A decisive moment came when Mexico hosted the Olympics in 1968.

"When I began working Mexican art was still dominated by the muralist tradition. What opened the door for me was the Olympics," he says. Various countries donated works of art, and abstraction gained common currency. Sebastián, meanwhile, travelled and worked abroad.

He did not take an obvious path. He began by making a series of extraordinary transformable sculptures, each of which had in common the number 4 in their titles. It refers to a fourth, transformative dimension. All based on the ingenious de-construction of the cube, using a palette of intense colour, they prefigured Rubik's cube, but are considerably more complex and elegant in their intricate transformative geometry.
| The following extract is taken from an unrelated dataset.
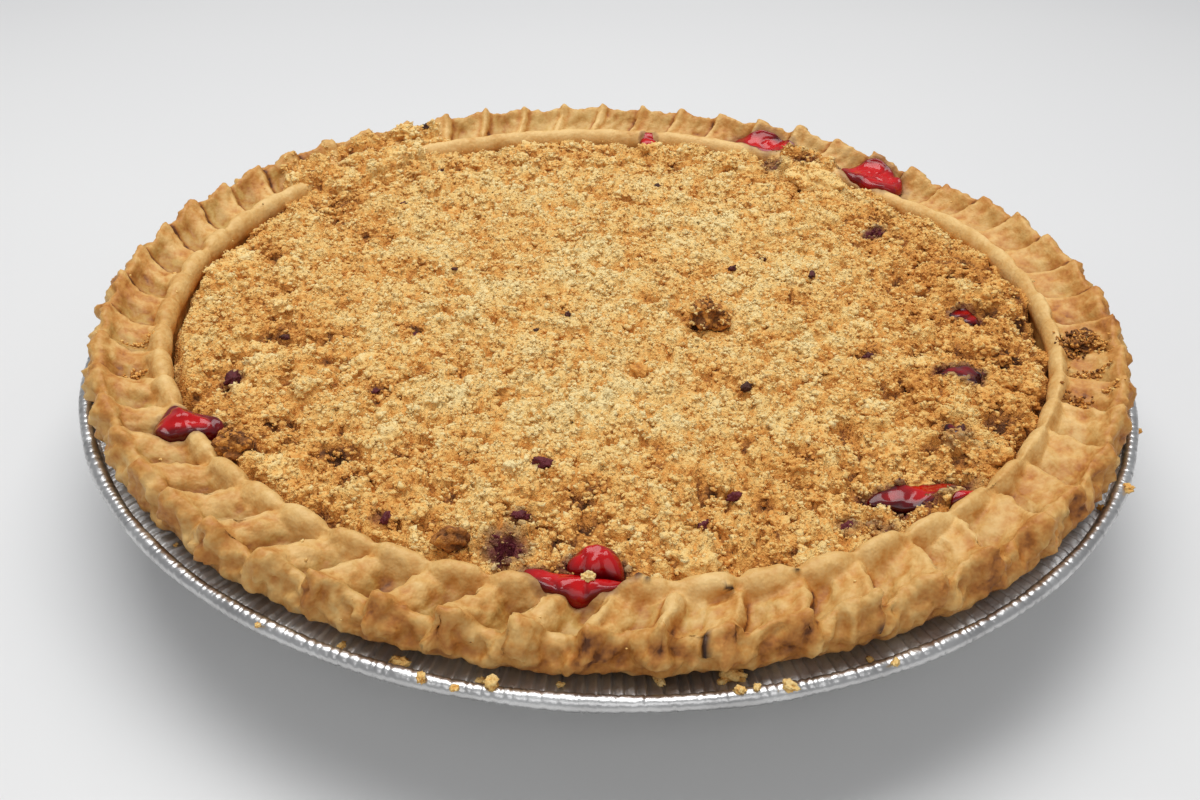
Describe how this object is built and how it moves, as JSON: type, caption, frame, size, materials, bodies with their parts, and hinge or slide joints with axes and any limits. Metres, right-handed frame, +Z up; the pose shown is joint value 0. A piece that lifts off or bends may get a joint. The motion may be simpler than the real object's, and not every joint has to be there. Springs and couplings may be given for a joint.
{
  "type": "cherry pie",
  "caption": "Round crumb-topped fruit pie with a fluted pastry rim and cherries breaking through, in its own pleated foil pan, to stand on a flat surface.",
  "frame": {"origin": "centre of the foil pan's base, on the surface that it stands on", "axes": "+Z up; -Y towards the side that has the two front cherries"},
  "size_m": [0.254, 0.254, 0.0459],
  "materials": {
    "foil": "bright pleated foil",
    "pastry": "baked pastry, golden with brown edges",
    "crumb": "sandy baked crumb",
    "toasted_crumb": "dark toasted crumb",
    "cherry": "wet glossy fruit and gel"
  },
  "bodies": {
    "root": {"foil_pan": "foil", "pie_crust": "pastry", "crumb_topping": "crumb", "cherry_left": "cherry", "cherry_front_back": "cherry", "cherry_front_edge": "cherry", "cherry_right_long": "cherry", "cherry_right_sunk": "cherry", "cherry_right_small": "cherry", "cherry_back_right": "cherry", "cherry_back": "cherry", "cherry_back_small": "cherry", "crumb_lump_middle": "toasted_crumb", "crumb_lump_left": "toasted_crumb", "crumb_lump_right": "toasted_crumb", "crumb_lump_back": "crumb"}
  },
  "joints": []
}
Now, as Sebastián points out, elaborate computer simulations of every kind of geometric solid are possible, but at that time everything had to be worked out in his head.

His wife, Gabriela, says everything still happens initially in the artist's head, though computers do come into play further along the line.

The various cubes were made as prototypes in paper and cardboard, and subsequently produced in substantial editions in boldly coloured plastic. They are rigorously mathematical objects, but with their bright colours and endless possibilities, they are also irresistibly playful objects.It is a consistent feature of Sebastián's work that he humanises geometry by imbuing it with a certain ludic quality.

This work, he believes, "laid the foundations for my later, monumental sculpture". The scale was vastly different, but the structural principles, the form and the use of colour remained essentially the same. He made his first monumental urban sculpture in 1974, but it wasn't until the early 1980s that he moved decisively into the public arena. He had to take on board architectonic, engineering and industrial design considerations (he also designs chairs) without, as he puts it, "losing the poetic sentiment of the artist".

There is a feeling, in his use of topological forms like the Moebius strip that loops back on itself, of something magical. For him, "the magic is that I bring out the magic in reality, it's the magic of the real, it's just that we are not accustomed to seeing reality in those terms".

While his sculptural language has little in common with the muralist tradition that represented a national style as he grew up, it does relate directly back to a further past, in the form of the pre- Hispanic architecture and the plastic arts, and particularly of buildings and monuments with their strong geometric forms. His use of colour also identifies him with a distinctly Mexican tradition - "relating to the intense sunlight".

Not quite Sandymount Strand, but he likes the endlessly changing light there, and the expansive sea and sky.